Sean H. Heinze

Publication Date


Document Type



Over the last couple of decades, the Giant Magneto-Impedance (GMI) effect has become a well-known phenomenon, especially for its use in magnetic field sensing applications. Discussed in this paper will be a comprehensive summary of the fundamental theory behind the GMI effect, as well as the design, fabrication, and test of multilayer thin film GMI sensors. In recent research, multilayer GMI sensors have been shown to obtain GMI sensitives ranging from 10 – 100 times more than that of currently in industry Giant Magnetoresistance (GMR) sensors, comparable to that of its bulk microwire counterpart.
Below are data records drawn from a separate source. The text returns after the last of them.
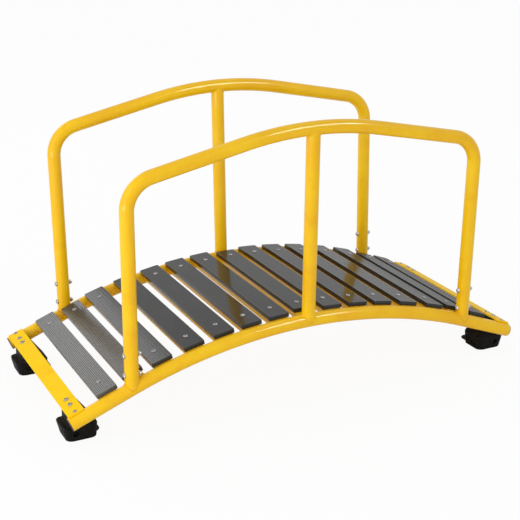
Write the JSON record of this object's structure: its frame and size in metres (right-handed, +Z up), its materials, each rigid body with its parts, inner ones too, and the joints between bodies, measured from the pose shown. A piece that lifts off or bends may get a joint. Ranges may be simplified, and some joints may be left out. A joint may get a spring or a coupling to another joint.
{
  "type": "climbing arch",
  "caption": "Low arched walking bridge for children: bent tube rails with ribbed treads, two bolted handrail hoops and rubber feet.",
  "frame": {"origin": "middle of the footprint, on the floor", "axes": "+X along the arch, +Y across it towards the rear rail, +Z up"},
  "size_m": [1.4056, 0.6414, 0.7898],
  "materials": {
    "frame_paint": "glossy golden yellow powder coat",
    "tread_plastic": "ribbed, finely cross-hatched dark grey",
    "foot_rubber": "satin black moulded",
    "cap_plastic": "satin black",
    "fastener_steel": "zinc plated"
  },
  "bodies": {
    "root": {"rail_front": "frame_paint", "handrail_front": "frame_paint", "middle_post_front": "frame_paint", "spigot_front_middle": "frame_paint", "spigot_front_left": "frame_paint", "rail_cap_front_left": "cap_plastic", "foot_front_left": "foot_rubber", "spigot_front_right": "frame_paint", "rail_cap_front_right": "cap_plastic", "foot_front_right": "foot_rubber", "rail_rear": "frame_paint", "handrail_rear": "frame_paint", "middle_post_rear": "frame_paint", "spigot_rear_middle": "frame_paint", "spigot_rear_left": "frame_paint", "rail_cap_rear_left": "cap_plastic", "foot_rear_left": "foot_rubber", "spigot_rear_right": "frame_paint", "rail_cap_rear_right": "cap_plastic", "foot_rear_right": "foot_rubber", "end_plate_left": "frame_paint", "end_plate_right": "frame_paint", "crossbar_01": "frame_paint", "slat_01": "tread_plastic", "crossbar_02": "frame_paint", "slat_02": "tread_plastic", "crossbar_03": "frame_paint", "slat_03": "tread_plastic", "crossbar_04": "frame_paint", "slat_04": "tread_plastic", "crossbar_05": "frame_paint", "slat_05": "tread_plastic", "crossbar_06": "frame_paint", "slat_06": "tread_plastic", "crossbar_07": "frame_paint", "slat_07": "tread_plastic", "crossbar_08": "frame_paint", "slat_08": "tread_plastic", "crossbar_09": "frame_paint", "slat_09": "tread_plastic", "crossbar_10": "frame_paint", "slat_10": "tread_plastic", "crossbar_11": "frame_paint", "slat_11": "tread_plastic", "crossbar_12": "frame_paint", "slat_12": "tread_plastic", "crossbar_13": "frame_paint", "slat_13": "tread_plastic", "crossbar_14": "frame_paint", "slat_14": "tread_plastic", "crossbar_15": "frame_paint", "slat_15": "tread_plastic", "slat_bolts": "fastener_steel", "slat_nuts": "fastener_steel", "foot_bolts": "fastener_steel", "foot_washers": "fastener_steel", "foot_nuts": "fastener_steel", "plate_screws": "fastener_steel", "post_bolts": "fastener_steel", "post_nuts": "fastener_steel"}
  },
  "joints": []
}
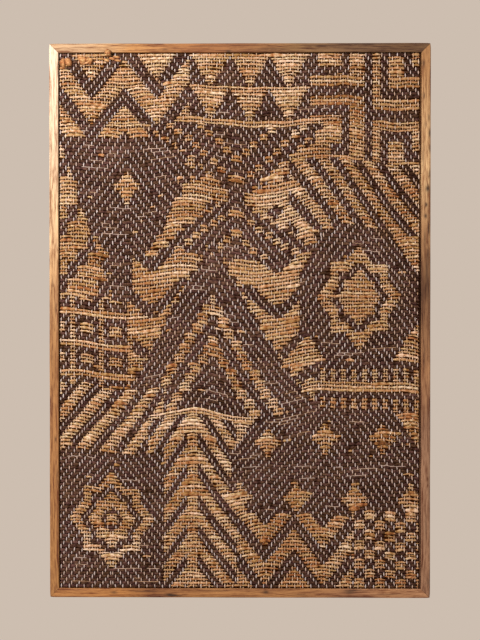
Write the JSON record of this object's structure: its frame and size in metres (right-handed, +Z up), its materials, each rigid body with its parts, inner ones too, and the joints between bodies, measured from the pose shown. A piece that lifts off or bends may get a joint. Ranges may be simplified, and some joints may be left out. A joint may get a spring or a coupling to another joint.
{
  "type": "jute weaving in a wooden frame",
  "caption": "Stiff double-faced jute weaving with a geometric pattern, lying in the rebate of a thin mitred wooden frame that hangs flat on a wall.",
  "frame": {"origin": "middle of the top rail's back, where the frame meets the wall", "axes": "+Y out of the frame's back, into the wall; -Y the woven face; +Z up; +X to the right seen from the front"},
  "size_m": [0.61, 0.032, 0.888],
  "materials": {
    "rail_wood": "thin clear satin over knotty wood",
    "jute": "natural golden jute weft, uneven, with slubs",
    "dark_weft": "dark brown matte weft",
    "tie_warp": "fine cream warp"
  },
  "bodies": {
    "root": {"cloth": "jute", "rail_top": "rail_wood", "rail_right": "rail_wood", "rail_bottom": "rail_wood", "rail_left": "rail_wood"}
  },
  "joints": []
}
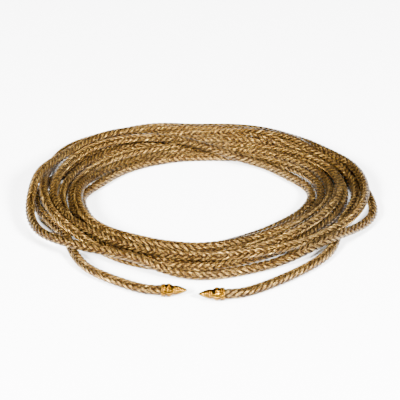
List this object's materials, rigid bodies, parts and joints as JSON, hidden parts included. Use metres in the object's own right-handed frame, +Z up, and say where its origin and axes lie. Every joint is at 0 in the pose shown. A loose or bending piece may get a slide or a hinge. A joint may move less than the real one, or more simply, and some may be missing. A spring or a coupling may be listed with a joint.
{
  "type": "braided cord ligature",
  "caption": "Long round braided cord, loosely coiled, with a bell-and-cone metal tip on each end; it is wound round a woodwind mouthpiece to hold the reed.",
  "frame": {"origin": "On the table, under the middle of the bounding box of the coil and the two tips.", "axes": "+Z is up. The coil lies flat in X and Y. The two tips are at the -Y side and lie along X, with their points towards each other; left and right are as seen from the -Y side."},
  "size_m": [0.075, 0.0792, 0.0052],
  "materials": {
    "cord_braid": "twelve-strand braid of golden-brown metallic yarn, glinting, slightly fuzzy",
    "tip_metal": "polished yellow brass, darker in the grooves",
    "whipping_thread": "fine waxed thread"
  },
  "bodies": {
    "root": {"cord_coil": "cord_braid", "left_cord_end": "cord_braid", "right_cord_end": "cord_braid", "left_tip_cap": "tip_metal", "left_tip_collar": "tip_metal", "left_tip_cone": "tip_metal", "left_tip_whipping": "whipping_thread", "right_tip_cap": "tip_metal", "right_tip_collar": "tip_metal", "right_tip_cone": "tip_metal", "right_tip_whipping": "whipping_thread"}
  },
  "joints": []
}
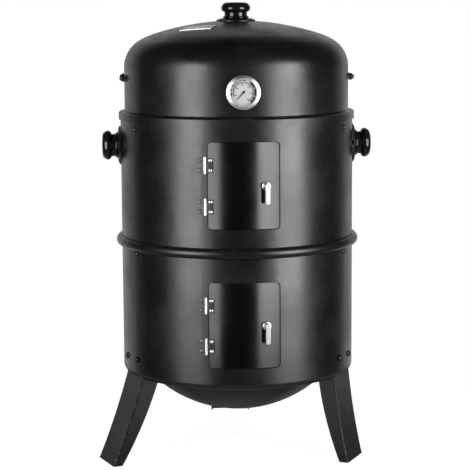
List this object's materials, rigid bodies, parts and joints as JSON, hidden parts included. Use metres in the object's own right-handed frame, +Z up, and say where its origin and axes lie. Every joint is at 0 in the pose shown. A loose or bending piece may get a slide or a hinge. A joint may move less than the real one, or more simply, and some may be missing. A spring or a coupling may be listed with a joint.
{
  "type": "vertical water smoker",
  "caption": "Upright charcoal water smoker: domed lid with thermometer, stacked barrels with latched side doors, knob handles and splayed legs.",
  "frame": {"origin": "on the ground under the feet, on the common axis of the barrels and lid", "axes": "+Z up along the barrels; -Y is the front, with the doors and the thermometer"},
  "size_m": [0.4774, 0.483, 0.78],
  "materials": {
    "body_paint": "satin heat-resistant black",
    "door_paint": "semi-gloss black",
    "hinge_metal": "black leaves, bare zinc knuckles",
    "leg_paint": "satin black",
    "bowl_enamel": "smooth black",
    "black_hardware": "black oxide",
    "knob_plastic": "gloss black, heat resistant",
    "zinc": "bright zinc plate",
    "plated_wire": "plated wire",
    "stainless": "polished rim",
    "dial_face": "silver-white with printed scale",
    "needle_paint": "matte black",
    "dial_glass": "clear",
    "blank_plate_metal": "brushed, blank"
  },
  "bodies": {
    "base": {"lower_barrel": "body_paint", "base_bowl": "bowl_enamel", "leg_front_left": "leg_paint", "leg_front_right": "leg_paint", "leg_rear": "leg_paint", "leg_bolts": "black_hardware", "leg_nuts": "black_hardware", "lower_brackets": "black_hardware", "lower_bracket_screws": "black_hardware", "lower_bracket_nuts": "black_hardware", "lower_hinge_barrel_leaves": "hinge_metal", "lower_hinge_barrel_rivets": "zinc", "lower_hinge_pins": "zinc"},
    "lower_door": {"lower_door": "door_paint", "lower_hinge_door_leaves": "hinge_metal", "lower_hinge_door_rivets": "zinc", "lower_latch_rosette": "zinc"},
    "lower_latch": {"lower_latch_lever": "zinc", "lower_latch_shaft": "zinc", "lower_latch_cam": "zinc", "lower_latch_nut": "zinc"},
    "upper_section": {"upper_barrel": "body_paint", "upper_brackets": "black_hardware", "upper_bracket_screws": "black_hardware", "upper_bracket_nuts": "black_hardware", "upper_hinge_barrel_leaves": "hinge_metal", "upper_hinge_barrel_rivets": "zinc", "upper_hinge_pins": "zinc", "left_handle_knob": "knob_plastic", "right_handle_knob": "knob_plastic", "handle_plates": "black_hardware", "handle_studs": "zinc", "handle_nuts": "zinc"},
    "upper_door": {"upper_door": "door_paint", "upper_hinge_door_leaves": "hinge_metal", "upper_hinge_door_rivets": "zinc", "upper_latch_rosette": "zinc"},
    "upper_latch": {"upper_latch_lever": "zinc", "upper_latch_shaft": "zinc", "upper_latch_cam": "zinc", "upper_latch_nut": "zinc"},
    "lid": {"lid_shell": "body_paint", "lid_knob": "knob_plastic", "lid_knob_plate": "black_hardware", "lid_knob_stud": "zinc", "lid_knob_nut": "zinc", "hanger_bars": "plated_wire", "hanger_cap_nuts": "black_hardware", "blank_plate": "blank_plate_metal", "thermometer_case": "stainless", "thermometer_dial": "dial_face", "thermometer_glass": "dial_glass", "thermometer_stem": "stainless", "thermometer_nut": "stainless"},
    "thermometer_needle": {"thermometer_needle": "needle_paint"},
    "upper_grate": {"upper_grate": "plated_wire"},
    "lower_grate": {"lower_grate": "plated_wire"},
    "water_bowl": {"water_bowl": "bowl_enamel"},
    "charcoal_grate": {"charcoal_grate": "plated_wire"}
  },
  "joints": [
    {"name": "lower_door_hinge", "type": "hinge", "parent": "base", "child": "lower_door", "pos_m": [-0.06331, -0.19256, 0.2541], "axis": [0, 0, -1], "range_deg": [0, 115]},
    {"name": "lower_latch_turn", "type": "hinge", "parent": "lower_door", "child": "lower_latch", "pos_m": [0.03572, -0.19272, 0.2541], "axis": [0.1822, -0.9833, 0], "range_deg": [0, 90]},
    {"name": "upper_section_lift", "type": "slide", "parent": "base", "child": "upper_section", "axis": [0, 0, 1], "range_m": [0, 0.12]},
    {"name": "upper_door_hinge", "type": "hinge", "parent": "upper_section", "child": "upper_door", "pos_m": [-0.06331, -0.19256, 0.4854], "axis": [0, 0, -1], "range_deg": [0, 115]},
    {"name": "upper_latch_turn", "type": "hinge", "parent": "upper_door", "child": "upper_latch", "pos_m": [0.03572, -0.19272, 0.4854], "axis": [0.1822, -0.9833, 0], "range_deg": [0, 90]},
    {"name": "lid_lift", "type": "slide", "parent": "upper_section", "child": "lid", "axis": [0, 0, 1], "range_m": [0, 0.15]},
    {"name": "needle_turn", "type": "hinge", "parent": "lid", "child": "thermometer_needle", "pos_m": [0, -0.1967, 0.637], "axis": [0, 1, 0], "range_deg": [0, 276], "stiffness_Nm_per_rad": 0.0005},
    {"name": "upper_grate_lift", "type": "slide", "parent": "upper_section", "child": "upper_grate", "axis": [0, 0, 1], "range_m": [0, 0.045]},
    {"name": "lower_grate_lift", "type": "slide", "parent": "base", "child": "lower_grate", "axis": [0, 0, 1], "range_m": [0, 0.16]},
    {"name": "water_bowl_lift", "type": "slide", "parent": "base", "child": "water_bowl", "axis": [0, 0, 1], "range_m": [0, 0.01]},
    {"name": "charcoal_grate_lift", "type": "slide", "parent": "base", "child": "charcoal_grate", "axis": [0, 0, 1], "range_m": [0, 0.095]}
  ]
}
To investigate this, a tri-layer film stack sensor, consisting of a conductive Copper layer sandwiched between two ferromagnetic Permalloy layers, was designed and fabricated in RIT’s SMFL. Sensor performance relied heavily on two main components: structural design of the sensors (i.e. geometry and materials) and the ability to induce transverse anisotropic magnetic domain alignment. Standard CMOS processing techniques were used during fabrication to induce this transverse domain alignment. This discussion will highlight some of the challenges faced during processing and their impact on sensor performance. Despite these challenges, sensors were successfully fabricated with an added step to incorporate a Titanium seed layer beneath the first layer of Permalloy. With process modifications to consider, a maximum GMI Ratio of 0.028% and sensitivity of 0.010%/Oe for a frequency of 10 MHz was obtained. While sensor performance was less than optimal, the overall goal of qualifying and quantifying the GMI effect in multilayer thin film sensors was achieved.